Hillary Clinton’s Electoral College loss was so narrow, one can plausibly argue for the decisive impact of myriad individual factors, many of which were outside of the candidate’s control: There’s considerable evidence that James Comey’s late October surprise helped propel late-deciders into Trump’s corner; the hacks of the DNC and John Podesta’s emails saddled the campaign with a relentless churn of negative headlines; the media’s disproportionate coverage of the email scandal left voters with the false impression that Clinton and Trump were roughly equivalent in terms of personal ethics and susceptibility to corruption.
But then, one can also point to the decision to campaign in Arizona but not in Wisconsin, or to direct the campaign’s ground game not to waste any time on trying to persuade unfriendly voters, or to prosecute the case against Donald Trump primarily on grounds of fitness and moral values, rather than on the regressiveness of his economic agenda.
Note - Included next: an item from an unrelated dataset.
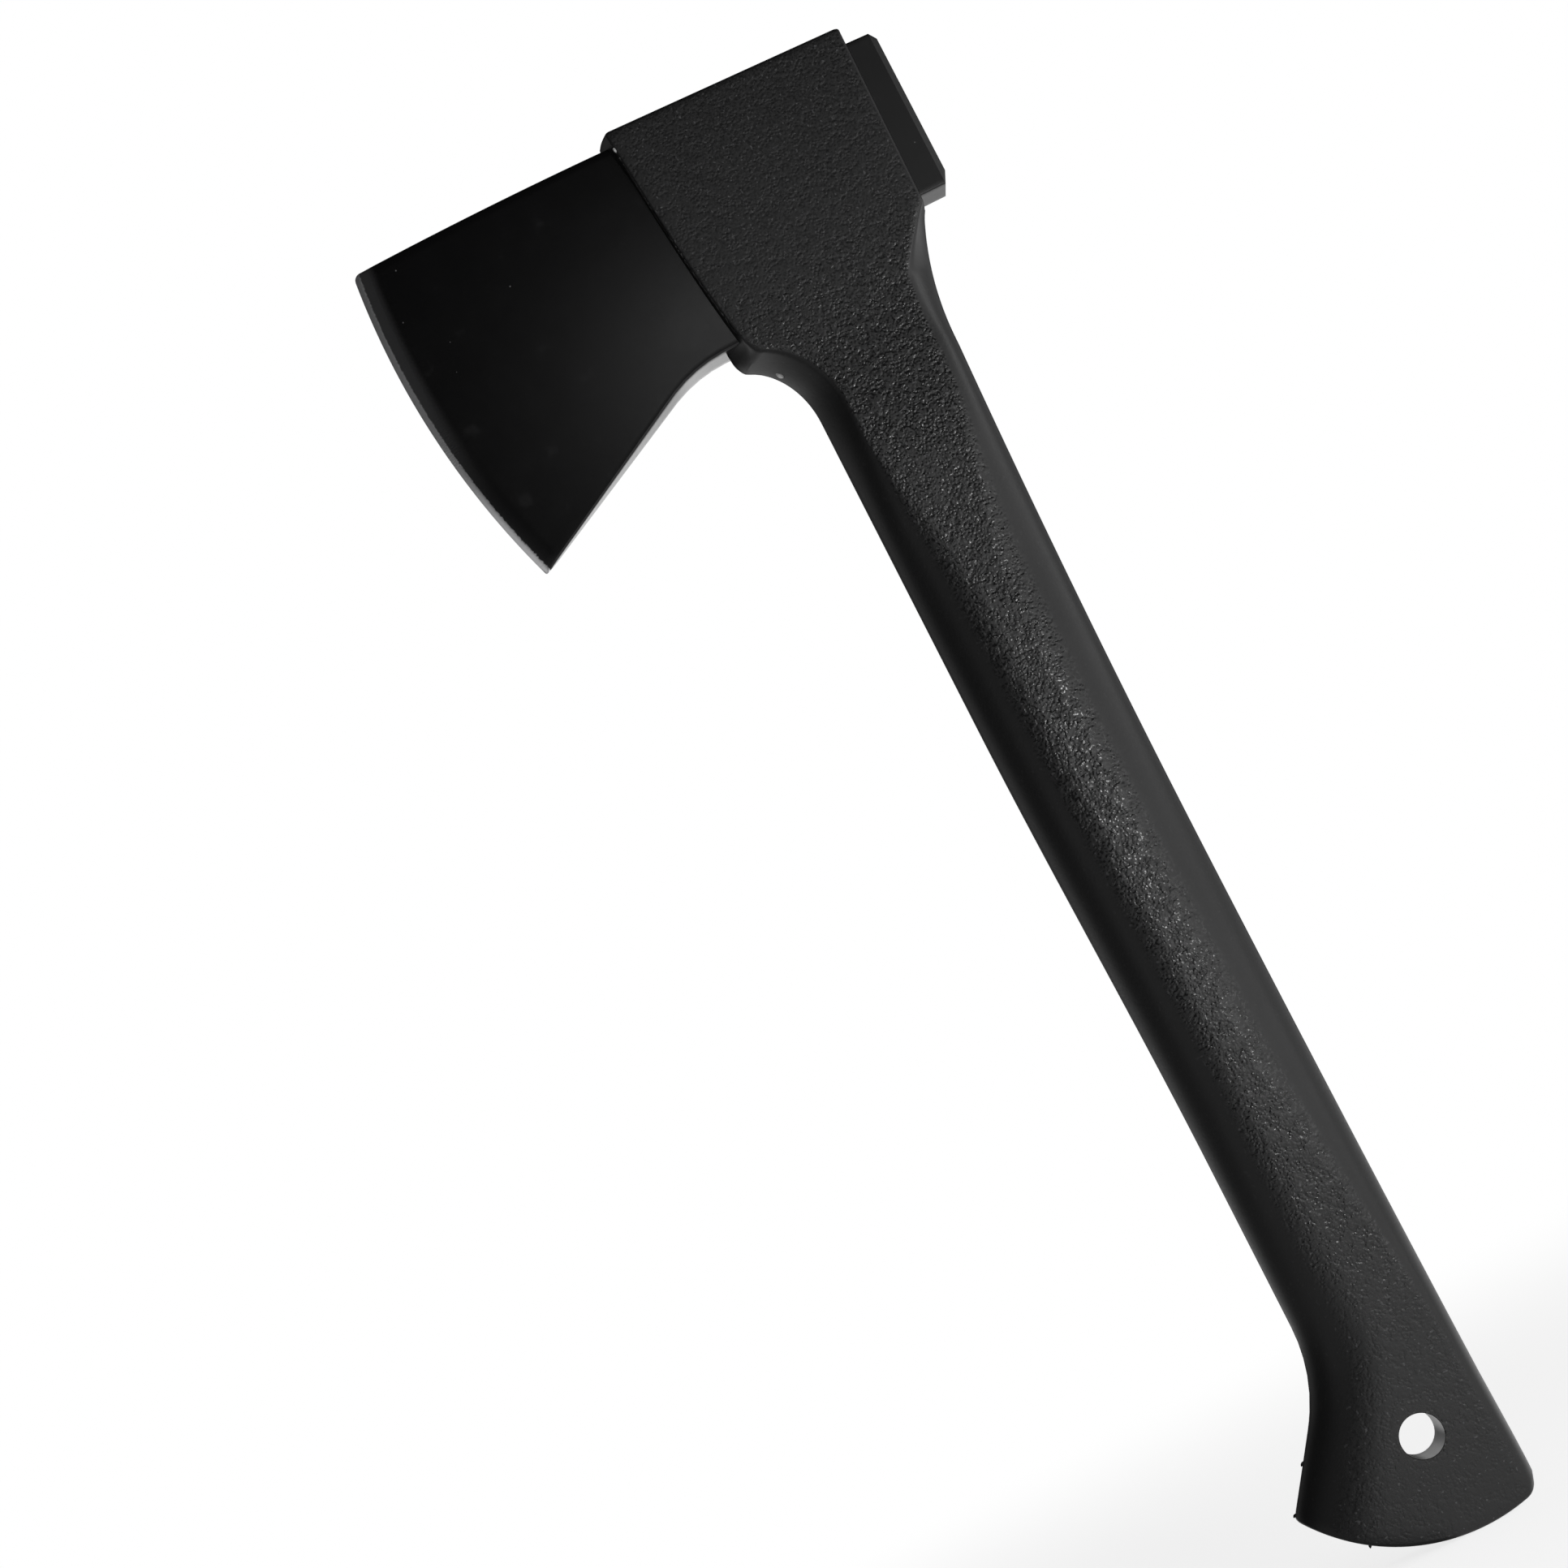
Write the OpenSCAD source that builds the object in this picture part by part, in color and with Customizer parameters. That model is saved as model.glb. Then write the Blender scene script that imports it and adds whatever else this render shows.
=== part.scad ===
// Camping hatchet: a steel head with a hammer poll, moulded into a one-piece nylon handle.
// The origin is the centre of the lanyard hole. +Z runs up the grip to the head, the blade points
// to -X and the poll to +X, and the tool's thickness lies along Y. Millimetres.

/* [Blade] */
// Straight distance from the toe to the heel of the cutting edge
edge_chord = 68.6; // [66:0.1:70]
// Radius of the curved cutting edge, seen from the side
edge_radius = 160; // [140:5:220]
// Lean of the cutting edge: its heel is closer to the grip than its toe
edge_lean = 6.5; // [5:0.5:8]
// Distance of the toe in front of the grip's axis
toe_reach = 79.4; // [76:0.1:82]
// Height of the toe above the lanyard hole
toe_height = 280.5; // [280:0.1:280.6]
// Thickness of the blade where it enters the collar
blade_thick = 10.4; // [9:0.1:12]
// Width of the ground bevel along the cutting edge
bevel_width = 4.2; // [3:0.1:6]
// Thickness of the blade behind the bevel
shoulder_thick = 2.2; // [1.8:0.1:3]
// Thickness left at the very edge
edge_thick = 0.3; // [0.2:0.1:0.5]
// Slope of the beard's straight lower edge
beard_angle = 28; // [27:0.5:30]

/* [Poll] */
// Thickness of the poll and of the eye section inside the collar
poll_thick = 9.2; // [8:0.1:10]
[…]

In an interview with ABC 7, Bill de Blasio emphasized that last critique. Asked to opine on whether Bernie Sanders would have defeated Trump, the New York mayor replied, “We don’t know how all the facts would have played out. I think Bernie would have had some real strengths but also some real weaknesses. I think the message would have won the election, the message would have won the election.”
De Blasio argued that Clinton’s policy platform aligned with the same progressive message that propelled Sanders’s campaign, but he maintained that Clinton could have done more to highlight her vision of economic change.
“I say it with tremendous respect for her, and again, she won 2.6 million more votes than Donald Trump so it’s kind of hard to ignore that fact,” de Blasio said. “But I believe if she had had a message of economic change, it would have overwhelmed a lot of what Trump was putting forward, I think it would have helped her to keep some of those states.”
De Blasio endorsed Clinton during the primary, but not before making a big show of withholding that endorsement on the grounds that he needed to hear more about “her larger vision [for] addressing income inequality.”
So it’s not too surprising that de Blasio would posit insufficient emphasis on progressive economics as one cause of Clinton’s defeat. The left wing of the Democratic Party is in search of non-elderly national leaders, and de Blasio has given many indications that he fancies such a role.